** START OF THE DATA **

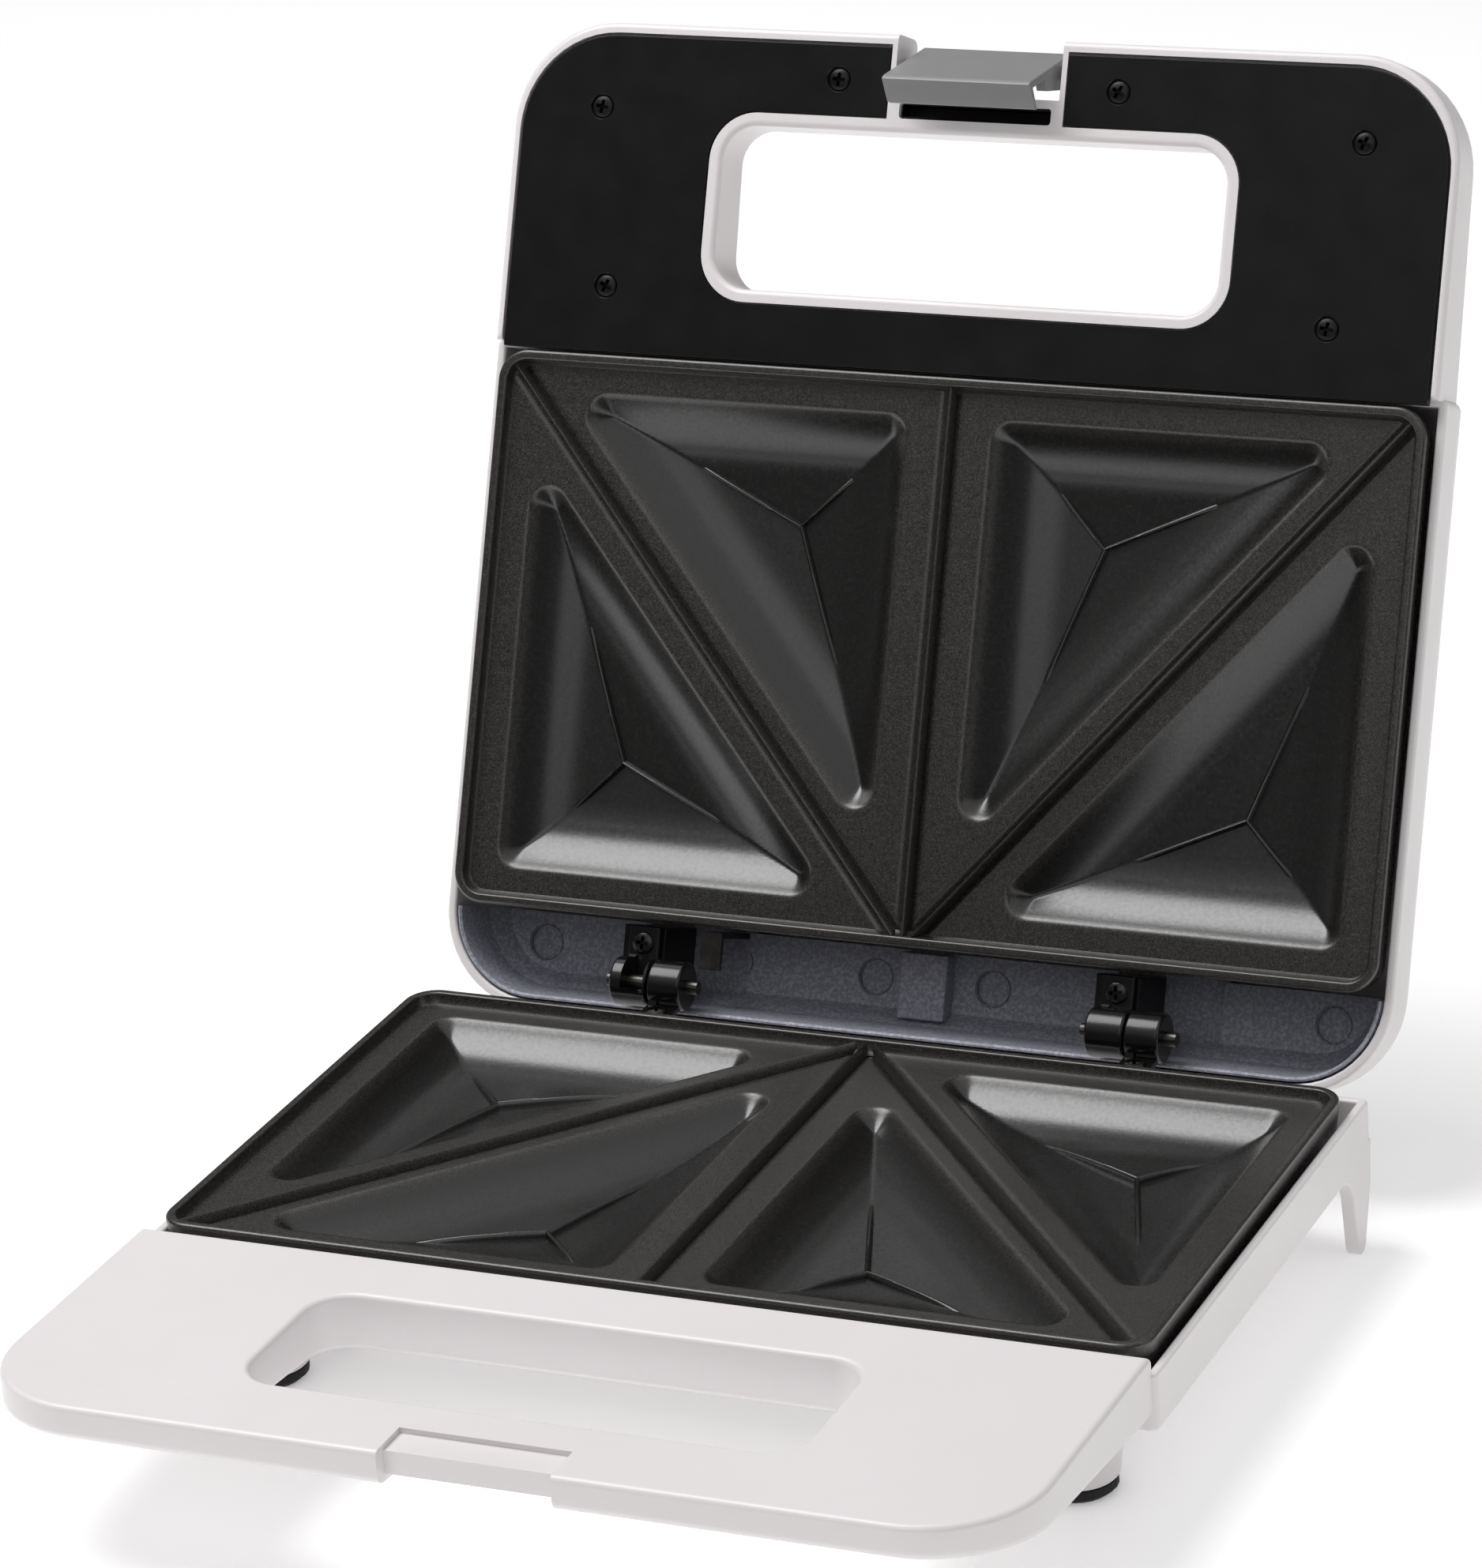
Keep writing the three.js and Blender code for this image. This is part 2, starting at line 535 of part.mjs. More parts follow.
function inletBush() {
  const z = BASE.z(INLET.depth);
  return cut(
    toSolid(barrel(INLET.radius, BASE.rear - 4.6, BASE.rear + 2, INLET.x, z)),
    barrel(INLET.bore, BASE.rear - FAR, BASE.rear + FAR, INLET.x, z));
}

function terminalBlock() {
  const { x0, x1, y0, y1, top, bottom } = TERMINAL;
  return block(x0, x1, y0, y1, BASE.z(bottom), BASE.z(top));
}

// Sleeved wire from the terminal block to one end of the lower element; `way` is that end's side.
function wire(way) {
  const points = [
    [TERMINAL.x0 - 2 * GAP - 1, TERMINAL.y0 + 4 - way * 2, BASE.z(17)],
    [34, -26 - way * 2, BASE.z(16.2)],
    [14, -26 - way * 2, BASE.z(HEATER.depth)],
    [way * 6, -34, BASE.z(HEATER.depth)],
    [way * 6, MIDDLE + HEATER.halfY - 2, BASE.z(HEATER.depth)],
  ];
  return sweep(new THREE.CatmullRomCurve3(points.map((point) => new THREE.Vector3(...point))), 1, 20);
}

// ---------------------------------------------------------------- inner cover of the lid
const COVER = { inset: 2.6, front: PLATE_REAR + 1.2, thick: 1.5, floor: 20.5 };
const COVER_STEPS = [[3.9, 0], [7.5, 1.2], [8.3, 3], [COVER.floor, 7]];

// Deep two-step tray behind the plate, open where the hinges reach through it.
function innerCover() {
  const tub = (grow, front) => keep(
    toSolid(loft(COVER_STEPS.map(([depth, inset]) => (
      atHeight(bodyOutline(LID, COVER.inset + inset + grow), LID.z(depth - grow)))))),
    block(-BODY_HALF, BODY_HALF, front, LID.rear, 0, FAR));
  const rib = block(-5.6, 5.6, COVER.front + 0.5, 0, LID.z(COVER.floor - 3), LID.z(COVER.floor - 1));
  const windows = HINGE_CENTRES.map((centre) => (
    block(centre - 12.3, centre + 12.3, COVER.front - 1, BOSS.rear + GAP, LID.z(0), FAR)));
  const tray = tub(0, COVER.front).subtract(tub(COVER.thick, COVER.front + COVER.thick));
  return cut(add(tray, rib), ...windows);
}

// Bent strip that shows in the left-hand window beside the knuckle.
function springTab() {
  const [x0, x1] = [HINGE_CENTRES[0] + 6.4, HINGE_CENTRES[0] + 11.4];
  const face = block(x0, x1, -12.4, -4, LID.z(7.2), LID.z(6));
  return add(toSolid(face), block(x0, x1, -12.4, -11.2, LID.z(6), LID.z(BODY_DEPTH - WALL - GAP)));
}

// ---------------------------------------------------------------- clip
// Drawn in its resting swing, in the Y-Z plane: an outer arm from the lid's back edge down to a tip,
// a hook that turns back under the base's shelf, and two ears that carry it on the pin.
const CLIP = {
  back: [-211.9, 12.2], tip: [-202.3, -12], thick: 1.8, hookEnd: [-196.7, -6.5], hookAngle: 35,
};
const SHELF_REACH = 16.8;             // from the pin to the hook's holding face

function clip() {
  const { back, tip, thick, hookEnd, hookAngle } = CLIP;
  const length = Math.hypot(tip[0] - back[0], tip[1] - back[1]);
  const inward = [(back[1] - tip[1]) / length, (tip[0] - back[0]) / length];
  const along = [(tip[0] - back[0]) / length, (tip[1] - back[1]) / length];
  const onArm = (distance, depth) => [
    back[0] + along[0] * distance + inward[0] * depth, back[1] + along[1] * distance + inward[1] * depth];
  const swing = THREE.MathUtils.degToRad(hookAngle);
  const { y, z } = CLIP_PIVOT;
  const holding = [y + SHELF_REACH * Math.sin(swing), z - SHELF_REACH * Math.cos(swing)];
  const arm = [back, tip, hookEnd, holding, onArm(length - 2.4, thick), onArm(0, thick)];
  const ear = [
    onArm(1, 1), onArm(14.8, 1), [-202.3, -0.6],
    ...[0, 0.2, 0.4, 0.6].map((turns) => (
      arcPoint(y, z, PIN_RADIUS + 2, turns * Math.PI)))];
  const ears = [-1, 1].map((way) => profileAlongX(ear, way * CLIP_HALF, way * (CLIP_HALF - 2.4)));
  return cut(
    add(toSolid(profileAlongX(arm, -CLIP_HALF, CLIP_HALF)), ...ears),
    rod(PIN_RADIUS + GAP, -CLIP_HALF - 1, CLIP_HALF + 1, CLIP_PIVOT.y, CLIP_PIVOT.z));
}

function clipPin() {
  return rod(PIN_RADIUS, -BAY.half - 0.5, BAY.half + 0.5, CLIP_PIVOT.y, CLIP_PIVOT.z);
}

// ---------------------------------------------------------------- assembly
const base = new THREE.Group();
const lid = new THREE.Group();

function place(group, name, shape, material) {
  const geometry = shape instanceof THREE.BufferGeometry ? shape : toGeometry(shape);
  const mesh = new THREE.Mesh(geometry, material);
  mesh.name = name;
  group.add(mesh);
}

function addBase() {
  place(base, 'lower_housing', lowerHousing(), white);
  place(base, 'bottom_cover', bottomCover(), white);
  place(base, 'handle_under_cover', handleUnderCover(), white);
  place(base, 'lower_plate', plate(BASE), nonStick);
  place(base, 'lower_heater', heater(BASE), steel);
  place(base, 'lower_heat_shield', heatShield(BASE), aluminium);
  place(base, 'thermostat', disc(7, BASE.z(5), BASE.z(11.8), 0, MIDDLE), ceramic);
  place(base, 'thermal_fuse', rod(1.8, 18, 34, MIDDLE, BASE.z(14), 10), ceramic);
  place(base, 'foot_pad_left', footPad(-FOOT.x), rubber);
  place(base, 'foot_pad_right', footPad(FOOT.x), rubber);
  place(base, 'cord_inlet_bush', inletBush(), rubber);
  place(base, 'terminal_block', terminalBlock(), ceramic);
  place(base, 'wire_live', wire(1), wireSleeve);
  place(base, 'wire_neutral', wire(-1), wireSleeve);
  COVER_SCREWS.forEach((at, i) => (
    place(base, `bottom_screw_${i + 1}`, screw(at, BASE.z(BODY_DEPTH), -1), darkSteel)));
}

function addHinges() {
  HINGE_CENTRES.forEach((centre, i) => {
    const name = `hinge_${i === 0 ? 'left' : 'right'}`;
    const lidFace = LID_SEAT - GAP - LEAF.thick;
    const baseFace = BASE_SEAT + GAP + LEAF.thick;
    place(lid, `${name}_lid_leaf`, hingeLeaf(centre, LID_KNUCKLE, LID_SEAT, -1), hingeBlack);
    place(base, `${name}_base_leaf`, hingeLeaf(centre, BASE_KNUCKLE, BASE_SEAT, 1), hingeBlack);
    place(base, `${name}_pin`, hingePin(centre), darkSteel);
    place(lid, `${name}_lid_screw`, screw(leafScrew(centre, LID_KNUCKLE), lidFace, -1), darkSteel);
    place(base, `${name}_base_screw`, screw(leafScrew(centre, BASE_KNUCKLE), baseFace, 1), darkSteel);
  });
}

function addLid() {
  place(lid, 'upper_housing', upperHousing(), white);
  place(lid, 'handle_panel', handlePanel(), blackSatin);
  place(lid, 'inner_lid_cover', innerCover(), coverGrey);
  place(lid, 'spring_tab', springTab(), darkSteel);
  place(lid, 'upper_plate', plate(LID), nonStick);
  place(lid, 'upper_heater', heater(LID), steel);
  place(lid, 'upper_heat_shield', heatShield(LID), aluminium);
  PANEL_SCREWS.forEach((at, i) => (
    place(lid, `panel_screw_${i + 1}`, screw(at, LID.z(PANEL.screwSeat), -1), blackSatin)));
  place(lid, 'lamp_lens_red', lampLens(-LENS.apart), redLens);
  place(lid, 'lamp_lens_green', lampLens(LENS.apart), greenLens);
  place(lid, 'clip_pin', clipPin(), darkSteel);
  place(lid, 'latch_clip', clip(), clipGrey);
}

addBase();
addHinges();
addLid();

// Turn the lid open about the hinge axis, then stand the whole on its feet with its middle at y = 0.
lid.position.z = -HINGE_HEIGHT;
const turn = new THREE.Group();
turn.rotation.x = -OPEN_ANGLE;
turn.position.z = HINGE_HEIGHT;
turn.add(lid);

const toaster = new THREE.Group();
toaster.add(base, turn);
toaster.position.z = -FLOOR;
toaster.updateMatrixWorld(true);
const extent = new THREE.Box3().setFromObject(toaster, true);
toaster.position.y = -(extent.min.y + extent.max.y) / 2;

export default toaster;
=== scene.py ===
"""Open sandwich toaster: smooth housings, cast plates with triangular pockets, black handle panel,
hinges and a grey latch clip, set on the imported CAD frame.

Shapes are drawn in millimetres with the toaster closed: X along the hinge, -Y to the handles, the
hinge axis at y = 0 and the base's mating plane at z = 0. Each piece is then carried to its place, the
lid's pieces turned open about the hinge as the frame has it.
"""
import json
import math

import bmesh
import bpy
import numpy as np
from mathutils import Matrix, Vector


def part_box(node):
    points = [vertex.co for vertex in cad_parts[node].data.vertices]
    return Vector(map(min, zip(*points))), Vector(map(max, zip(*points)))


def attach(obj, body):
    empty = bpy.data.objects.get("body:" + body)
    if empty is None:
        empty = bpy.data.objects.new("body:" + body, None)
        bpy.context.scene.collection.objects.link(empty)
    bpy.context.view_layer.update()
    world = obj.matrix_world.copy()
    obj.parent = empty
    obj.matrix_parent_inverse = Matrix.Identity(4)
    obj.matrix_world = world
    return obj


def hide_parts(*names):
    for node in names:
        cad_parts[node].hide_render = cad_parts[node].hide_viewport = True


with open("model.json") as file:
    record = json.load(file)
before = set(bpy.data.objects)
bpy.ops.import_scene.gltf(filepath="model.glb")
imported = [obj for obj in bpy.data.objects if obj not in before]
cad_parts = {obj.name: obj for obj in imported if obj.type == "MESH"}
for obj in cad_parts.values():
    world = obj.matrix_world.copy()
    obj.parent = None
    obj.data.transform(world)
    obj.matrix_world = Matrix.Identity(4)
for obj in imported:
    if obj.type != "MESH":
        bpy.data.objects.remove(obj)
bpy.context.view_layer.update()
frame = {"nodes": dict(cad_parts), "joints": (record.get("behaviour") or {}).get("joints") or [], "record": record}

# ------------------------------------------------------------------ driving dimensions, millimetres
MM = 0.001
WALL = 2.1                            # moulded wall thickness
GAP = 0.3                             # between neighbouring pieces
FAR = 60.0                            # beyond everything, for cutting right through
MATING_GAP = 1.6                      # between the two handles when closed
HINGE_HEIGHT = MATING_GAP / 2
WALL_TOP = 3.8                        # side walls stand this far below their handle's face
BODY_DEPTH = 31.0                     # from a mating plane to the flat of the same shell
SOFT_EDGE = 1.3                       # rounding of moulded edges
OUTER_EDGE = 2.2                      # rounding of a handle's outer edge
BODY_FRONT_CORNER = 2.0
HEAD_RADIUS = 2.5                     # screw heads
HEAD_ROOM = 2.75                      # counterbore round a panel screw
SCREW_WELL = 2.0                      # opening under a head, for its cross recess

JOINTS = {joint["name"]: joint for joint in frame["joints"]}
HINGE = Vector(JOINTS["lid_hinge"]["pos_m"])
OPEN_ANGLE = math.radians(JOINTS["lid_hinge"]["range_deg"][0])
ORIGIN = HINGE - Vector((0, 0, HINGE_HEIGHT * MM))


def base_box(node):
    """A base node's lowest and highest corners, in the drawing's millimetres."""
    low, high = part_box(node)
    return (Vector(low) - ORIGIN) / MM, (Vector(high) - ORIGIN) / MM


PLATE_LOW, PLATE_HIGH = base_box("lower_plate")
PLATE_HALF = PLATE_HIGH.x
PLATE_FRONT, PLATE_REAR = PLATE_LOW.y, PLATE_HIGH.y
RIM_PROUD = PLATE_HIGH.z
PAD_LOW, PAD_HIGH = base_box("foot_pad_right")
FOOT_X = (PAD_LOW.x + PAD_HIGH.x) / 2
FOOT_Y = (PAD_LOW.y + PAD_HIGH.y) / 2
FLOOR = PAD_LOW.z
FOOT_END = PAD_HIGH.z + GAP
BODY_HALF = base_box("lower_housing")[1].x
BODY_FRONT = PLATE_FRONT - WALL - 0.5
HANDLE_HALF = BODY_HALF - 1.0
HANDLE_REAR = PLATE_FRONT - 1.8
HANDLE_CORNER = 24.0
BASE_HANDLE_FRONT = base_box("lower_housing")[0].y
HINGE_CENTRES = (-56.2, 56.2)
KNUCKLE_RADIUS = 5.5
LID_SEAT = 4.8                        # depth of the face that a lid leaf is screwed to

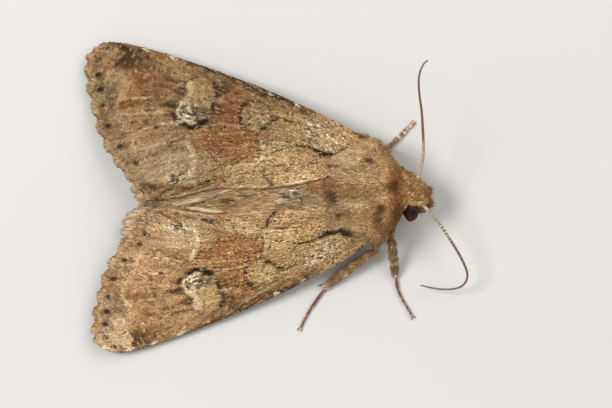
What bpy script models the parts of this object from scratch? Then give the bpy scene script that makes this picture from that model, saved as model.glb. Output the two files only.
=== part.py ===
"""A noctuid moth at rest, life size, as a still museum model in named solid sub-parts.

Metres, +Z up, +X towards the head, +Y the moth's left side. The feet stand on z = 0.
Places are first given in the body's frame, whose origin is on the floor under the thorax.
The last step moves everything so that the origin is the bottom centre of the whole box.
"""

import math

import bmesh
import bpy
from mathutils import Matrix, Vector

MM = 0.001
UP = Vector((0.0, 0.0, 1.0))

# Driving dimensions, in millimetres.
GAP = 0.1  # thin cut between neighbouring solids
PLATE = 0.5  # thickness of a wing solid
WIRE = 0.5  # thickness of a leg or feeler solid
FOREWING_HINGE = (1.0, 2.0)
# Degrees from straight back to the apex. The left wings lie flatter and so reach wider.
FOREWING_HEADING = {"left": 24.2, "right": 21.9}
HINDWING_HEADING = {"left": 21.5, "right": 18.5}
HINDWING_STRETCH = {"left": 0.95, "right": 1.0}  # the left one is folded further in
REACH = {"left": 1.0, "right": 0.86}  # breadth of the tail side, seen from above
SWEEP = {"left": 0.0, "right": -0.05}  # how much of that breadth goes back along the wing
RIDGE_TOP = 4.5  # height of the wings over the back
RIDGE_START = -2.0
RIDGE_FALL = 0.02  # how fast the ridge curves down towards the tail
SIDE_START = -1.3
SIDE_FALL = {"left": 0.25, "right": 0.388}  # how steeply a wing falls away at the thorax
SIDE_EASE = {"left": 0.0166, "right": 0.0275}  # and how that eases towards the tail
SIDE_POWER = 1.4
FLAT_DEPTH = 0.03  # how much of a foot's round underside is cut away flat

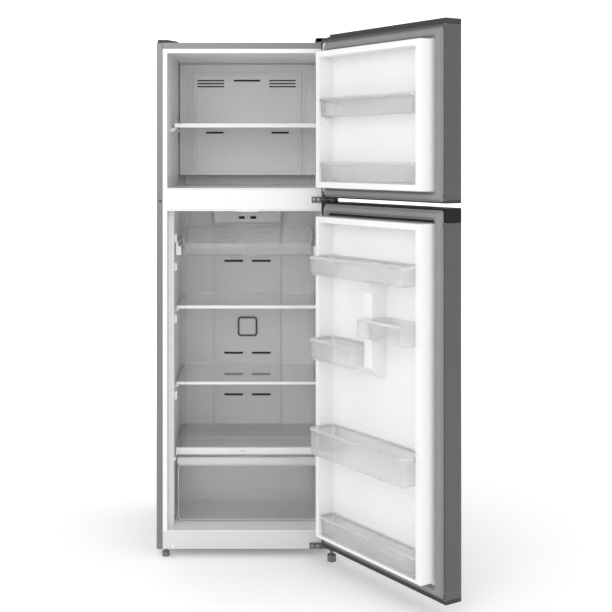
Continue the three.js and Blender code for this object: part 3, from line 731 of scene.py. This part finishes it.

** END OF THE DATA **

▸ **THE PROBLEM**
Output the lines of the records above exactly as they appear, from the line containing "const extent = new" through the line containing "obj.parent = empty".

▸ **OUTPUT OF THE EXERCISE**
const extent = new THREE.Box3().setFromObject(toaster, true);
toaster.position.y = -(extent.min.y + extent.max.y) / 2;

export default toaster;
=== scene.py ===
"""Open sandwich toaster: smooth housings, cast plates with triangular pockets, black handle panel,
hinges and a grey latch clip, set on the imported CAD frame.

Shapes are drawn in millimetres with the toaster closed: X along the hinge, -Y to the handles, the
hinge axis at y = 0 and the base's mating plane at z = 0. Each piece is then carried to its place, the
lid's pieces turned open about the hinge as the frame has it.
"""
import json
import math

import bmesh
import bpy
import numpy as np
from mathutils import Matrix, Vector


def part_box(node):
    points = [vertex.co for vertex in cad_parts[node].data.vertices]
    return Vector(map(min, zip(*points))), Vector(map(max, zip(*points)))


def attach(obj, body):
    empty = bpy.data.objects.get("body:" + body)
    if empty is None:
        empty = bpy.data.objects.new("body:" + body, None)
        bpy.context.scene.collection.objects.link(empty)
    bpy.context.view_layer.update()
    world = obj.matrix_world.copy()
    obj.parent = empty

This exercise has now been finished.